## START

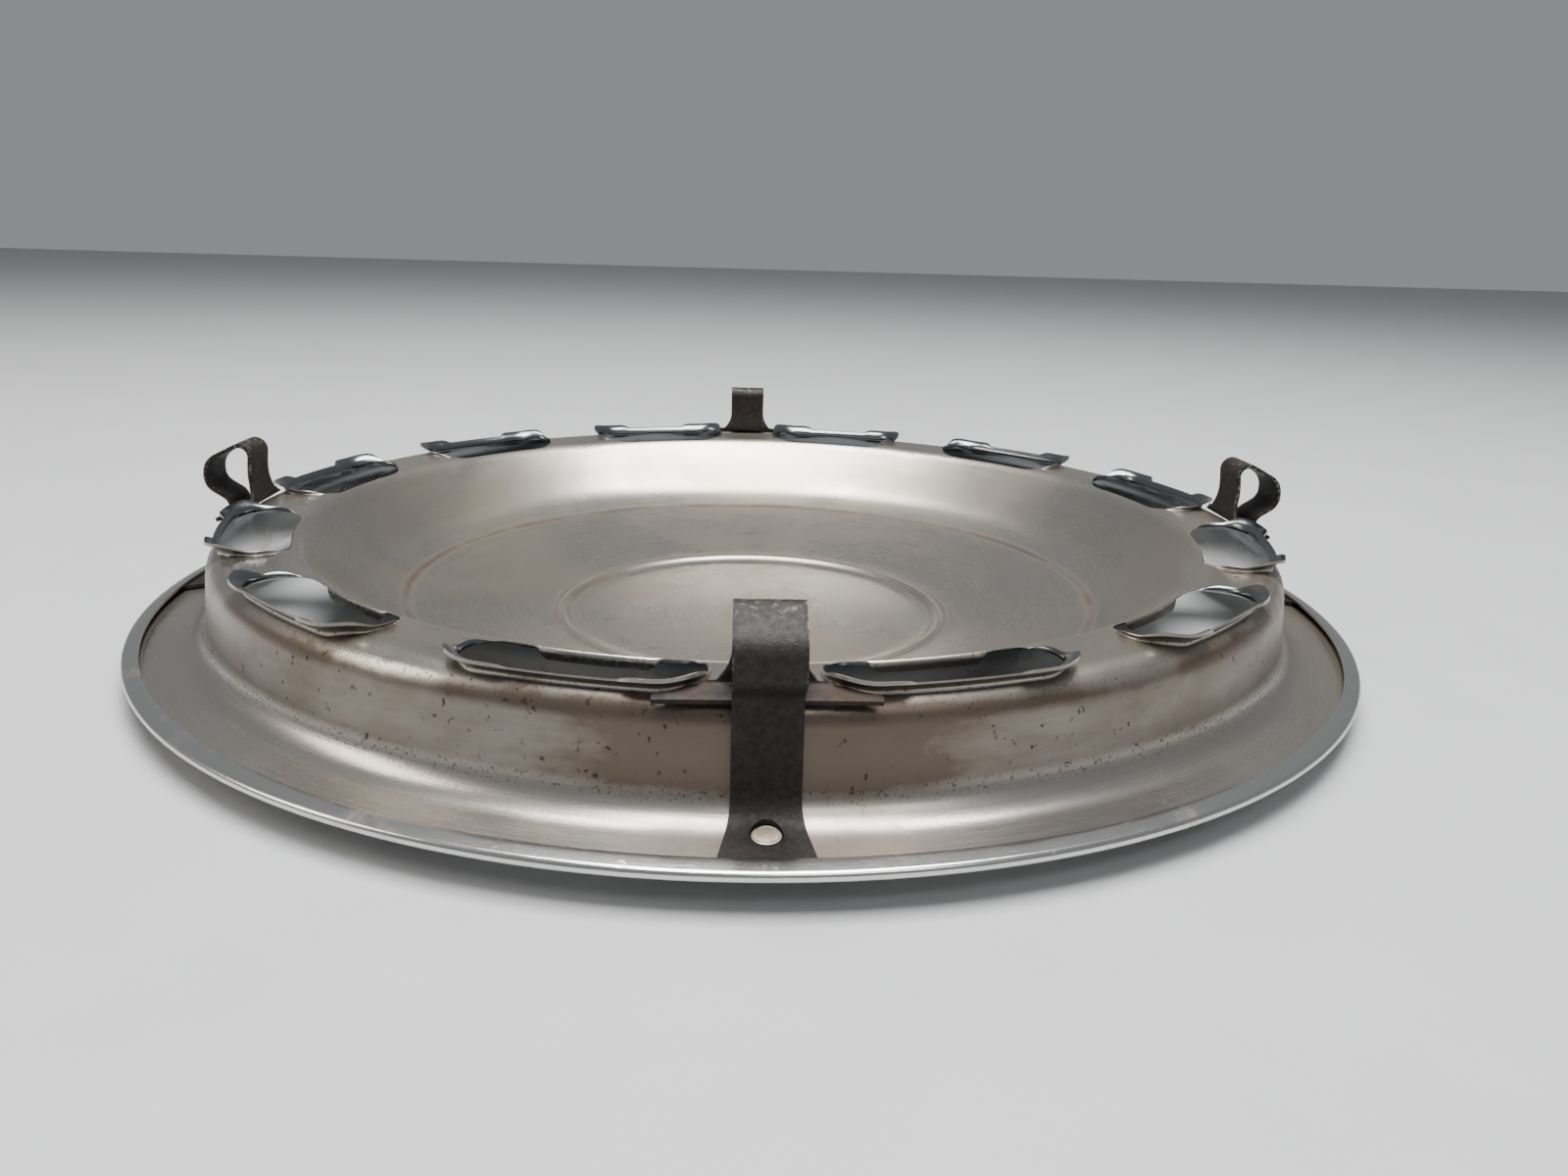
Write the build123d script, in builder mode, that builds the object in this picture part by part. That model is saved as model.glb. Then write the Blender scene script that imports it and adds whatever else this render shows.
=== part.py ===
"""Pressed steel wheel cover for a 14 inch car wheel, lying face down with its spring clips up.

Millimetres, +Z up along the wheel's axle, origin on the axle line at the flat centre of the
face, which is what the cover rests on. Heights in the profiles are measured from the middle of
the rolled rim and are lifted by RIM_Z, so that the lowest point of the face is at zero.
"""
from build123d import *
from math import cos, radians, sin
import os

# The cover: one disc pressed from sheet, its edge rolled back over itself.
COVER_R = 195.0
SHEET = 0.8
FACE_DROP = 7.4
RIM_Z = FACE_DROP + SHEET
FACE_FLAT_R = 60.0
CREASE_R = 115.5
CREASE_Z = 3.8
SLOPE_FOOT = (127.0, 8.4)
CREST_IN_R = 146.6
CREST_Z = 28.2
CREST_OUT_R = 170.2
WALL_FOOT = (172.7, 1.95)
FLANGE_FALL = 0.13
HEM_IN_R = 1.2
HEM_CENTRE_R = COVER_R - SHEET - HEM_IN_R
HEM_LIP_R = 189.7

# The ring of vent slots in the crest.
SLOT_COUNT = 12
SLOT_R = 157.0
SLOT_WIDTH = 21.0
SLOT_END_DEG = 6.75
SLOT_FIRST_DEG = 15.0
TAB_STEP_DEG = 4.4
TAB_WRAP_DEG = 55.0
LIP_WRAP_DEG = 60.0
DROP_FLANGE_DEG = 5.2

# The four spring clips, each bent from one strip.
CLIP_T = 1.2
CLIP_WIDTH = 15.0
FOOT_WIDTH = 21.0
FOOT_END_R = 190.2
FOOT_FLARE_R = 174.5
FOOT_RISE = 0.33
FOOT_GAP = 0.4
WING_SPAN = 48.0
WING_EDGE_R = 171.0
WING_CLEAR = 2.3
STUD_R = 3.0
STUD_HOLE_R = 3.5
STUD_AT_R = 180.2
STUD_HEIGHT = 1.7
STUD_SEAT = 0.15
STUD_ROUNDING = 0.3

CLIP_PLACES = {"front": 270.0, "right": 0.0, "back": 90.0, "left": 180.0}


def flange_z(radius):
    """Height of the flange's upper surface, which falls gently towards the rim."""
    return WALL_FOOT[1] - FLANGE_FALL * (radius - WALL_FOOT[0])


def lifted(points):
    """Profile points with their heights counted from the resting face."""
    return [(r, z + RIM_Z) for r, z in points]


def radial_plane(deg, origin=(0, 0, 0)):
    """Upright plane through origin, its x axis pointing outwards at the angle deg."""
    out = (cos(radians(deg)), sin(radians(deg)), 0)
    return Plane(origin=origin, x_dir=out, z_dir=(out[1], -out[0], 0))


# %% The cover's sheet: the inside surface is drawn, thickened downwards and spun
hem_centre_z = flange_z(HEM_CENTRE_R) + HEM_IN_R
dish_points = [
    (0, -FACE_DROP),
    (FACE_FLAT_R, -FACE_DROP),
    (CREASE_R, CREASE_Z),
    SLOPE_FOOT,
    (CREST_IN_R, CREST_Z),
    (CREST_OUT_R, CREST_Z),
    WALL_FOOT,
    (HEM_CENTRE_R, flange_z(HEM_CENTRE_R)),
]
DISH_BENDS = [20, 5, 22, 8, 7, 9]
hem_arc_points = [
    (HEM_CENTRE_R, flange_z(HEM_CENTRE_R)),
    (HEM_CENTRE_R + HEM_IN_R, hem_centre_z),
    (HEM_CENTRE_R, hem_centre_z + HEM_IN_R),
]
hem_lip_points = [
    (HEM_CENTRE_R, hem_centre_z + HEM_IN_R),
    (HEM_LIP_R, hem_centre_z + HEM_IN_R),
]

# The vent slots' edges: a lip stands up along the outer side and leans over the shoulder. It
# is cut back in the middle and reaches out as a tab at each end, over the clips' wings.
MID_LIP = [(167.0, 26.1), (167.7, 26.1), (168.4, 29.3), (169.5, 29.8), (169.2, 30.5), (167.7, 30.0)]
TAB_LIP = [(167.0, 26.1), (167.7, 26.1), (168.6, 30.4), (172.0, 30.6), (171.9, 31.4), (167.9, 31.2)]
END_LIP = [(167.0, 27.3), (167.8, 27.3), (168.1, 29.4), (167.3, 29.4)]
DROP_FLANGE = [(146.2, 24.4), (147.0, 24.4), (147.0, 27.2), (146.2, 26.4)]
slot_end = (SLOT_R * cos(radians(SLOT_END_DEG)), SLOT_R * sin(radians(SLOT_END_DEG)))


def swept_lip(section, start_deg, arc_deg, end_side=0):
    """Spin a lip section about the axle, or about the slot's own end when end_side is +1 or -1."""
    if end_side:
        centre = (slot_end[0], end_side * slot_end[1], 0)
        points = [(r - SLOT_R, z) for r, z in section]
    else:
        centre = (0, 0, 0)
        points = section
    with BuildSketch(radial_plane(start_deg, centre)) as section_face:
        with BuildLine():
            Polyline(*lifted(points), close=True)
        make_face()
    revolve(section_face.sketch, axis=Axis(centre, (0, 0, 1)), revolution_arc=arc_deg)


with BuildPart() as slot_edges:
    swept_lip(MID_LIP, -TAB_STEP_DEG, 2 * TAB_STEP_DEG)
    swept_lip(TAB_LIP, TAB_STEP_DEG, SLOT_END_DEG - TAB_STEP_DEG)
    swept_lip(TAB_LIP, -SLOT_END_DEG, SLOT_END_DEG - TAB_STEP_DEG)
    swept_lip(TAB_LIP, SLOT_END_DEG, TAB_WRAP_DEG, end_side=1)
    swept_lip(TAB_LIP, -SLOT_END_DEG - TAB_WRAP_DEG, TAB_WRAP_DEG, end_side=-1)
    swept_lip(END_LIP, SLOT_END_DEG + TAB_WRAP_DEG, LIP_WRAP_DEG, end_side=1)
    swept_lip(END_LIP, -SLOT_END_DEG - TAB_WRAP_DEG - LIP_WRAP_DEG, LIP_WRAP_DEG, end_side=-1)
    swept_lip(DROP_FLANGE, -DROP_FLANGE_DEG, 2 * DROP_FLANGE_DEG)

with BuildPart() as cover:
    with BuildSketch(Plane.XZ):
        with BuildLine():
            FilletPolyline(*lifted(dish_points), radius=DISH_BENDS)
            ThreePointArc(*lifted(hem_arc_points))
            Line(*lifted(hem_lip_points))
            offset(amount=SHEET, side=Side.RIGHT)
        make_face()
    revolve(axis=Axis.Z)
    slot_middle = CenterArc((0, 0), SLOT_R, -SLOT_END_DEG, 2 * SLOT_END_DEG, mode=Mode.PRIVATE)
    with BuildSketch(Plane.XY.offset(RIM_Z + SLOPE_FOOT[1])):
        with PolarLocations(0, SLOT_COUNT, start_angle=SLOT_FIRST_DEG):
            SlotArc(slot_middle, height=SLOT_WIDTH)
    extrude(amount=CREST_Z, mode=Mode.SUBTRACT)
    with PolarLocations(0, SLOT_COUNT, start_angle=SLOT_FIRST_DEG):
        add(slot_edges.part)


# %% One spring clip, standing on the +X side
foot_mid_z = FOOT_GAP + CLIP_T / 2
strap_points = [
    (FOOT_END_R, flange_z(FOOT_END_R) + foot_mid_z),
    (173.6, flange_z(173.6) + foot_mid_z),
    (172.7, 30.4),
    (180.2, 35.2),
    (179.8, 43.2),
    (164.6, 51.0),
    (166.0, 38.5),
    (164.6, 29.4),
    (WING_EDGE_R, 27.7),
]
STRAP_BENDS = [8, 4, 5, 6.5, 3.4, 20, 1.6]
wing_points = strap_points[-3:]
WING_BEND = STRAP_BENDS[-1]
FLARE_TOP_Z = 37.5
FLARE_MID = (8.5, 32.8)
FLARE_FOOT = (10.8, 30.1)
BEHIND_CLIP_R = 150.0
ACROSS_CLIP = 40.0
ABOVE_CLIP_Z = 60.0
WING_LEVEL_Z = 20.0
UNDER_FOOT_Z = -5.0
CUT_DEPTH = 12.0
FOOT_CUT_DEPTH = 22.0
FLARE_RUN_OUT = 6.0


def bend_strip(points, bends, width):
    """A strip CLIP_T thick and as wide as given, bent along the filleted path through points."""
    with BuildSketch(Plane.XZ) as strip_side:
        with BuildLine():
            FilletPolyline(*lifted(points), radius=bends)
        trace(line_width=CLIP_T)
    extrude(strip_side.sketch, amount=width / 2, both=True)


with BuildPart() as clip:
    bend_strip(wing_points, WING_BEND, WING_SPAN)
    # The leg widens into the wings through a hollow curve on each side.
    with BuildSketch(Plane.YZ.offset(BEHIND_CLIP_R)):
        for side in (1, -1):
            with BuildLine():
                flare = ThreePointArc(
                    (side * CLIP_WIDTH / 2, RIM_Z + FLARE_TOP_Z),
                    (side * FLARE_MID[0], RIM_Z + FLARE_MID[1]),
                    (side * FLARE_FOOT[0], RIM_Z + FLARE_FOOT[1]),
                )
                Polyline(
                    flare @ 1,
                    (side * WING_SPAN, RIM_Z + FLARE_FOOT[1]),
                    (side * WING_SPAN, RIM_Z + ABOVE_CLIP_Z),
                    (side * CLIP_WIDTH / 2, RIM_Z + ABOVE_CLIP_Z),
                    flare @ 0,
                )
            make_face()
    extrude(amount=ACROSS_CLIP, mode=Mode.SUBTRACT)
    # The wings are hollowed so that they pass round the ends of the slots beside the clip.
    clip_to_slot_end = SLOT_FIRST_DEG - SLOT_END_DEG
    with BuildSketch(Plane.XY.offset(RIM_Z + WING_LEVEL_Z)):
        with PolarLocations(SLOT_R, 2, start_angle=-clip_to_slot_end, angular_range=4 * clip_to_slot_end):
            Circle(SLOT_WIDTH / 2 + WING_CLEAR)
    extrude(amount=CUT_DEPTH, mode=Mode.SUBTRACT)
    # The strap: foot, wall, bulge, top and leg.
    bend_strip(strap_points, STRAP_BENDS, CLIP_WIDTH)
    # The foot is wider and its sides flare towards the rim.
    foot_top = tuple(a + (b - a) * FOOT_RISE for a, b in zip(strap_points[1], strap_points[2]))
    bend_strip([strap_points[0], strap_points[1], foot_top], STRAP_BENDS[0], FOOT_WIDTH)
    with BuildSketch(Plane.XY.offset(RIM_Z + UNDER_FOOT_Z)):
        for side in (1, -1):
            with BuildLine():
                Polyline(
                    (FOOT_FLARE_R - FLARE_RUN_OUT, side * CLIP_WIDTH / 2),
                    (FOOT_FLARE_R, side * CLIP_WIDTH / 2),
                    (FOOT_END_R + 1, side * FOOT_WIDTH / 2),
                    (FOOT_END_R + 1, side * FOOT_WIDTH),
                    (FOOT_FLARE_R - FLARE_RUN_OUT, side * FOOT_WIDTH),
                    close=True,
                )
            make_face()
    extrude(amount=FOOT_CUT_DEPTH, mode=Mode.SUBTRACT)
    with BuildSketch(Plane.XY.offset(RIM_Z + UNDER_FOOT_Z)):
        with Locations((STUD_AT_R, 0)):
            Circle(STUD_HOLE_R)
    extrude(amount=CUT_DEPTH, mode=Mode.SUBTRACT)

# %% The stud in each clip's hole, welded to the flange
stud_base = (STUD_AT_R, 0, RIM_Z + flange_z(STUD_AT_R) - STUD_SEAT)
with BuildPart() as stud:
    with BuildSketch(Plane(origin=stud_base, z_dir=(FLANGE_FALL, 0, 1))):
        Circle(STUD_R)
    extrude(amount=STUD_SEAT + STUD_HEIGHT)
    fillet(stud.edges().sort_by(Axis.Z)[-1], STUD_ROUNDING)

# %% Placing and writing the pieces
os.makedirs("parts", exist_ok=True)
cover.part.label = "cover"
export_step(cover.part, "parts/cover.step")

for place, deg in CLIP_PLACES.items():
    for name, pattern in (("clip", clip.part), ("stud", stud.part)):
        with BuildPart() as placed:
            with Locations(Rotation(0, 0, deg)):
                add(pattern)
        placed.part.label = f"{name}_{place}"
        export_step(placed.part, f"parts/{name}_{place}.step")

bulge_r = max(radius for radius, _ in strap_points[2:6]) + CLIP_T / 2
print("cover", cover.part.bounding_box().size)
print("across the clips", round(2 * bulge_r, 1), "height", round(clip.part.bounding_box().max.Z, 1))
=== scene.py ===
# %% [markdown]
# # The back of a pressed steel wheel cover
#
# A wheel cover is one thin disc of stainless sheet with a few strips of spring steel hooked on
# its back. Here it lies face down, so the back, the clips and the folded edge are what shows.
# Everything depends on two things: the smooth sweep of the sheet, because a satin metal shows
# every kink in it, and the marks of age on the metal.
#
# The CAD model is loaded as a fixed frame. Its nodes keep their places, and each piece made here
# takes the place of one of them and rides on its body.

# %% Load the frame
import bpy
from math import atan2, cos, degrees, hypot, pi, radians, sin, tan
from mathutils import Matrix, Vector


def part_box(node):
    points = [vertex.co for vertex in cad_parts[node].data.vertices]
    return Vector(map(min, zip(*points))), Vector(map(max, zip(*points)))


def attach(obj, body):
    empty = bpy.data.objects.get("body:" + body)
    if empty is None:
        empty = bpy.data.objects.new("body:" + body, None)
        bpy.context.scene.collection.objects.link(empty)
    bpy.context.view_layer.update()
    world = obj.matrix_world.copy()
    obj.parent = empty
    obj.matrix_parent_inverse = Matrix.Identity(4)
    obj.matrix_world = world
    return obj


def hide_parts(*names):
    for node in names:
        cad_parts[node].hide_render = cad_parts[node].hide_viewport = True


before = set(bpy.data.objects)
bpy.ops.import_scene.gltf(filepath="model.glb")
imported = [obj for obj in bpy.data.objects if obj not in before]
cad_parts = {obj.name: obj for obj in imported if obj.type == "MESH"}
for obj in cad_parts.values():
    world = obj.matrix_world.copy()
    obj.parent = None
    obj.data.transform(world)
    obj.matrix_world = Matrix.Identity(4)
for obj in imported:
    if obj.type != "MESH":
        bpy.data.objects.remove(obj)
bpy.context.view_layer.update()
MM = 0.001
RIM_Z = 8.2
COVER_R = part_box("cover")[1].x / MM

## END

• [Short problem]:
Give back exactly the lines from the line that has "# %% Placing and writing the pieces" to the line that has "cad_parts[node].hide_render = cad_parts[node].hide_viewport", both included, and leave out all others.

• [Reply to the exercise]:
# %% Placing and writing the pieces
os.makedirs("parts", exist_ok=True)
cover.part.label = "cover"
export_step(cover.part, "parts/cover.step")

for place, deg in CLIP_PLACES.items():
    for name, pattern in (("clip", clip.part), ("stud", stud.part)):
        with BuildPart() as placed:
            with Locations(Rotation(0, 0, deg)):
                add(pattern)
        placed.part.label = f"{name}_{place}"
        export_step(placed.part, f"parts/{name}_{place}.step")

bulge_r = max(radius for radius, _ in strap_points[2:6]) + CLIP_T / 2
print("cover", cover.part.bounding_box().size)
print("across the clips", round(2 * bulge_r, 1), "height", round(clip.part.bounding_box().max.Z, 1))
=== scene.py ===
# %% [markdown]
# # The back of a pressed steel wheel cover
#
# A wheel cover is one thin disc of stainless sheet with a few strips of spring steel hooked on
# its back. Here it lies face down, so the back, the clips and the folded edge are what shows.
# Everything depends on two things: the smooth sweep of the sheet, because a satin metal shows
# every kink in it, and the marks of age on the metal.
#
# The CAD model is loaded as a fixed frame. Its nodes keep their places, and each piece made here
# takes the place of one of them and rides on its body.

# %% Load the frame
import bpy
from math import atan2, cos, degrees, hypot, pi, radians, sin, tan
from mathutils import Matrix, Vector


def part_box(node):
    points = [vertex.co for vertex in cad_parts[node].data.vertices]
    return Vector(map(min, zip(*points))), Vector(map(max, zip(*points)))


def attach(obj, body):
    empty = bpy.data.objects.get("body:" + body)
    if empty is None:
        empty = bpy.data.objects.new("body:" + body, None)
        bpy.context.scene.collection.objects.link(empty)
    bpy.context.view_layer.update()
    world = obj.matrix_world.copy()
    obj.parent = empty
    obj.matrix_parent_inverse = Matrix.Identity(4)
    obj.matrix_world = world
    return obj


def hide_parts(*names):
    for node in names:
        cad_parts[node].hide_render = cad_parts[node].hide_viewport = True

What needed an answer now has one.